— BEGIN ENTRIES —

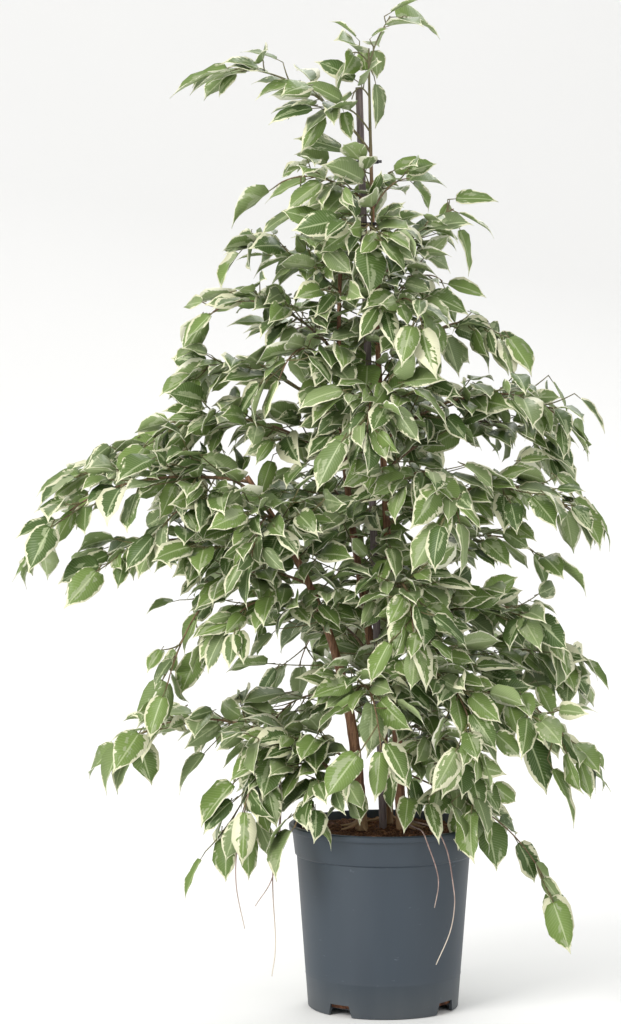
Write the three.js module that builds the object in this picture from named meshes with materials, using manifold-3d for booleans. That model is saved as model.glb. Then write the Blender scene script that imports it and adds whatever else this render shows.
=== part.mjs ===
// A variegated weeping fig in a nursery pot, in millimetres, with +Z up and the floor at z = 0.
// The origin is the middle of the pot's underside. X runs to the right and Y away from the viewer.
// Three woody stems are tied to a stake. Each leafy branch is one solid of wood and leaves,
// which stands a running gap off the stem that carries it.
import * as THREE from "three";
import { mergeVertices } from "three/addons/utils/BufferGeometryUtils.js";
import Module from "manifold-3d";

const wasm = await Module();
wasm.setup();

// Driving dimensions of the pot
const rimRadius = 105;
const potHeight = 203;
const lipHeight = 6.5;
const collarTopRadius = 101.5;
const collarFootRadius = 98.2;
const collarFootHeight = 170;
const wallTopRadius = 96.4;
const wallFootRadius = 83.5;
const wall = 2;
const floorHeight = 6;
const floorThickness = 2.5;
const padRadius = 18;
const potSides = 32;

// Driving dimensions of the drain notches in the pot's foot
const notchCount = 4;
const notchTurn = 54;
const notchHeight = 13;
const notchTopWidth = 24;
const notchFootWidth = 31;
const notchReach = 73;

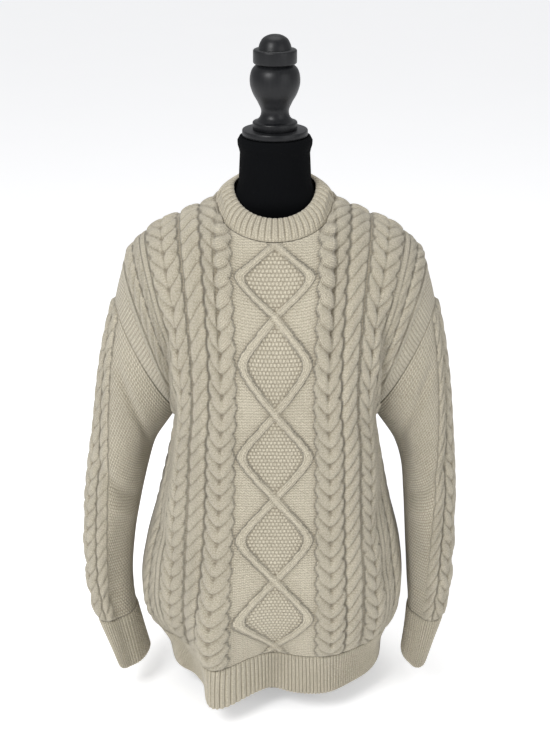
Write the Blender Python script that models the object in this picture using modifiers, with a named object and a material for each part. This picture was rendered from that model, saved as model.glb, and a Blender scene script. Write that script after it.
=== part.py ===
"""Cable-knit crew-neck sweater worn by a limbless counter-top dress form.

Frame: origin at the centre of the form's flat bottom, +Z up, the front of the sweater faces -Y,
and +X is the viewer's right. All sizes are in metres. Left and right are the viewer's.

Cloth is described in pattern coordinates: `s` runs across a piece from its middle line and `t`
runs up from its lower edge, both in metres of knitted cloth. Each piece is a closed wall: a ground
surface placed in space from section tables, the raised stitch pattern on its outer points, and a
plain inner face.
"""
from functools import partial

import bmesh
import bpy
import numpy as np

COLLECTION_NAME = "Cable knit sweater on a dress form"

# Cloth.
SEAM_GAP = 0.0003          # clear gap between pieces at a seam
ARMHOLE_SHIFT = 0.0006     # sleeve start, moved along the sleeve from the armhole edge
WALL = 0.0040              # thickness of the ground knit
BAND_WALL = 0.0050         # thickness of the doubled neckband
EDGE_FADE = 0.006          # length over which the raised pattern dies out at a seam

# Stitch pattern.
PITCH = 0.0245             # one cable crossing to the next, up the cloth
ROW = PITCH / 2            # spacing of the mesh rows
CABLE_HEIGHT = 0.0038      # V cables and wide ropes above the ground
THIN_ROPE_HEIGHT = 0.0026
BAND_HEIGHT = 0.0030       # raised band round each diamond
MOSS_HEIGHT = 0.0008       # moss stitch inside the diamonds
DIAMOND_HALF_WIDTH = 0.050
DIAMOND_PITCHES = 5        # cable pitches in one diamond
RIB_HEIGHT = 0.0016
BODY_RIB_PITCH = 0.0050
CUFF_RIBS = 44
NECK_RIBS = 54

# Body panels, the same cut front and back but for the neckline.
PANEL_HALF = 0.290         # half the width of a panel
HEM_RIB = 0.068            # height of the hem rib
FIRST_CROSSING = 0.0725    # lowest crossing of the diamond bands
UNDERARM = 0.430           # cloth height of the underarm
ARMHOLE_TOP = 0.680        # cloth height of the shoulder seam at the armhole
NECK_HALF = 0.080          # half the neck opening
NECK_POINT = 0.765         # cloth height of the shoulder seam at the neck
ARMHOLE_STEPS = 10
FRONT_SIGN = -1
BACK_SIGN = 1

# Body sections from the hem up: cloth height, level, half width at each side, depth of the middle
# front and back, and how square the corners are (0 is round).
BODY_SECTIONS = np.array([
    # cloth   level  left    right   front   back    square
    (0.000, 0.040, 0.153, 0.157, 0.128, 0.118, 0.15),
    (0.035, 0.074, 0.160, 0.160, 0.130, 0.122, 0.20),
    (0.068, 0.104, 0.176, 0.170, 0.136, 0.128, 0.25),
    (0.100, 0.132, 0.192, 0.182, 0.146, 0.136, 0.30),
    (0.140, 0.168, 0.198, 0.188, 0.153, 0.140, 0.35),
    (0.200, 0.226, 0.190, 0.184, 0.156, 0.138, 0.42),
    (0.270, 0.292, 0.172, 0.168, 0.150, 0.130, 0.55),
    (0.350, 0.366, 0.152, 0.151, 0.139, 0.122, 0.75),
    (0.430, 0.440, 0.137, 0.137, 0.130, 0.118, 0.95),
])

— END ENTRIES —

Your task is to print the lines from the one containing "Write the Blender Python" through the one containing "knit sweater on", exactly and with nothing added.

Write the Blender Python script that models the object in this picture using modifiers, with a named object and a material for each part. This picture was rendered from that model, saved as model.glb, and a Blender scene script. Write that script after it.
=== part.py ===
"""Cable-knit crew-neck sweater worn by a limbless counter-top dress form.

Frame: origin at the centre of the form's flat bottom, +Z up, the front of the sweater faces -Y,
and +X is the viewer's right. All sizes are in metres. Left and right are the viewer's.

Cloth is described in pattern coordinates: `s` runs across a piece from its middle line and `t`
runs up from its lower edge, both in metres of knitted cloth. Each piece is a closed wall: a ground
surface placed in space from section tables, the raised stitch pattern on its outer points, and a
plain inner face.
"""
from functools import partial

import bmesh
import bpy
import numpy as np

COLLECTION_NAME = "Cable knit sweater on a dress form"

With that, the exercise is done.